Strange, miscellaneous costs
While the two categories above explain 62 per cent of students’ fees (32 per cent for catering, 30 per cent for staff), this leaves another 38 per cent unaccounted for. This is tied up in the colleges’ sizeable surpluses, and occasional opaque line items.
The colleges’ collective surplus in 2014 was $6.4 million: a staggering 28 per cent of total students’ fees. In other words: of the fees paid by students in 2014 more than a quarter simply went into the colleges’ coffers, not to be spent that year.
Over the 2013-2014 period, Sancta Sophia spent $246,432 in ‘marketing’ and $107,628 in ‘other student support costs’; Women’s College spent $156,693 in ‘advertising’, $195,841 in ‘consultancy fees’, $46,664 on ‘printing, postage and stationery’, $72,903 in ‘telephone’ expenses and $75,558 for ‘IT and web page support’; Wesley College spent over $125,000 under the ‘administration’ line-item in 2014 – although it’s not clear what this might mean – and another $104,545 in ‘student services’. St John’s College’s report is perhaps most egregious in its ambiguity.

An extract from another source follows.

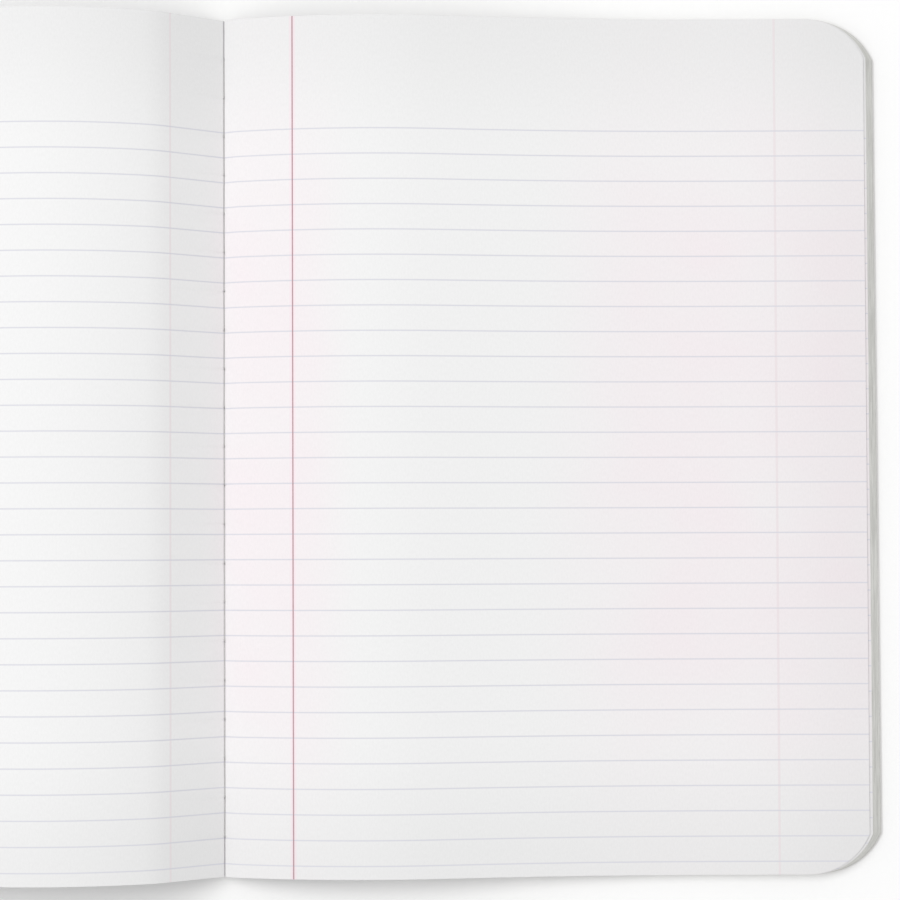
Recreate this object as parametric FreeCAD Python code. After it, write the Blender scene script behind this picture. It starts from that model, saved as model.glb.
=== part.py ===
import FreeCAD, Part
import math
import os

# An open composition notebook, lying face up at its centre spread.
# +X runs towards the right-hand page's fore edge, +Y towards the head and +Z up.
# The origin is on the table, under the fold, half way between head and tail.
# All sizes are in millimetres and all angles in degrees.

os.makedirs("parts", exist_ok=True)

# Leaves: fifty on each side of the fold, taken together
LEAF_HEIGHT = 247.65
LEAF_WIDTH = 188.1
LEAF_THICKNESS = 0.075
LEAVES_A_SIDE = 50
PILE = LEAF_THICKNESS * LEAVES_A_SIDE
FOLD_EXTRA_DEPTH = 0.55

# Covers: a pasted-down lining leaf, a board and a cloth tape
LINING_GAP = 0.3
LINING_THICKNESS = 0.1
BOARD_THICKNESS = 0.55
TAPE_GLUE = 0.1
TAPE_THICKNESS = 0.25
TAPE_LAP = 31.75
TAPE_CREASE_GAP = 0.1
BOARD_SETBACK = 1.0

# Sewing: a lockstitch through the fold
STITCH_END_MARGIN = 11.325
STITCH_COUNT = 20
THREAD_RADIUS = 0.18
THREAD_CLEARANCE = 0.02
HOLE_CLEARANCE = 0.1
STITCH_BEND = 0.3

# Left wing of leaves, from the fold outwards. Its lengths are shares of the leaf width.
LEFT_RISE_ANGLE = 43.4
LEFT_RISE = 0.1122 * LEAF_WIDTH
LEFT_KNEE_RADIUS = 0.1164 * LEAF_WIDTH
LEFT_KNEE_ANGLE = 24.6
LEFT_CROWN_RADIUS = 0.3764 * LEAF_WIDTH
LEFT_FALL_ANGLE = 23.0
LEFT_FOOT_RADIUS = 0.7709 * LEAF_WIDTH

# Right wing of leaves, built the same way
RIGHT_RISE_ANGLE = 37.5
RIGHT_RISE = 0.0106 * LEAF_WIDTH
RIGHT_KNEE_RADIUS = 0.0851 * LEAF_WIDTH
RIGHT_KNEE_ANGLE = 19.6
RIGHT_CROWN_RADIUS = 0.5603 * LEAF_WIDTH
RIGHT_FALL_ANGLE = 10.5
RIGHT_FOOT_RADIUS = 1.9405 * LEAF_WIDTH

# Fore edges: the leaves were trimmed flush while shut, so they fan out when open
LOOSE_LEAVES = 2
LEDGE_HEAD = 0.7
LEDGE_TAIL = 1.0
FAN_HEAD = 3.0
FAN_TAIL = 3.8
COVER_OVERHANG = 0.3

# Corners: one punched arc, set a little too close to the fore edge to meet it smoothly
CORNER_RADIUS = 19.05
CORNER_SHORTFALL = 1.55

# Sizes that follow from the ones above
LOOSE_PILE = LOOSE_LEAVES * LEAF_THICKNESS
THREAD_SPACE = 2.0 * (THREAD_RADIUS + THREAD_CLEARANCE)
FOLD_DEPTH = PILE + FOLD_EXTRA_DEPTH
FOLD_Z = TAPE_THICKNESS + THREAD_SPACE + FOLD_DEPTH
LINING_DEPTH = PILE + LINING_GAP
BOARD_DEPTH = LINING_DEPTH + LINING_THICKNESS
FLAT_Z = BOARD_DEPTH + BOARD_THICKNESS
TAPE_DEPTH = FLAT_Z + TAPE_GLUE
TAPE_OUTSIDE = TAPE_DEPTH + TAPE_THICKNESS
HALF_HEIGHT = LEAF_HEIGHT / 2.0
CORNER_INSET = CORNER_RADIUS - CORNER_SHORTFALL
STITCH_PITCH = (LEAF_HEIGHT - 2.0 * STITCH_END_MARGIN) / STITCH_COUNT
HOLE_RADIUS = 2.0 * THREAD_RADIUS + THREAD_CLEARANCE + HOLE_CLEARANCE
OVERCUT = 5.0


def vec(x, y, z):
    return FreeCAD.Vector(x, y, z)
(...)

It separates its total expenses into only two categories: ‘employee expenses’ ($1.5 million) and ‘all other expenses’ (a startling $4.3 million), with no further explanation provided.
The financial reports themselves are complex: they can be both curiously abstruse and tediously mundane. They are incomplete and equivocal. But what they do reveal is that the University of Sydney colleges do not only hold immense social power, but also access to significant financial capital, entirely independent of the University.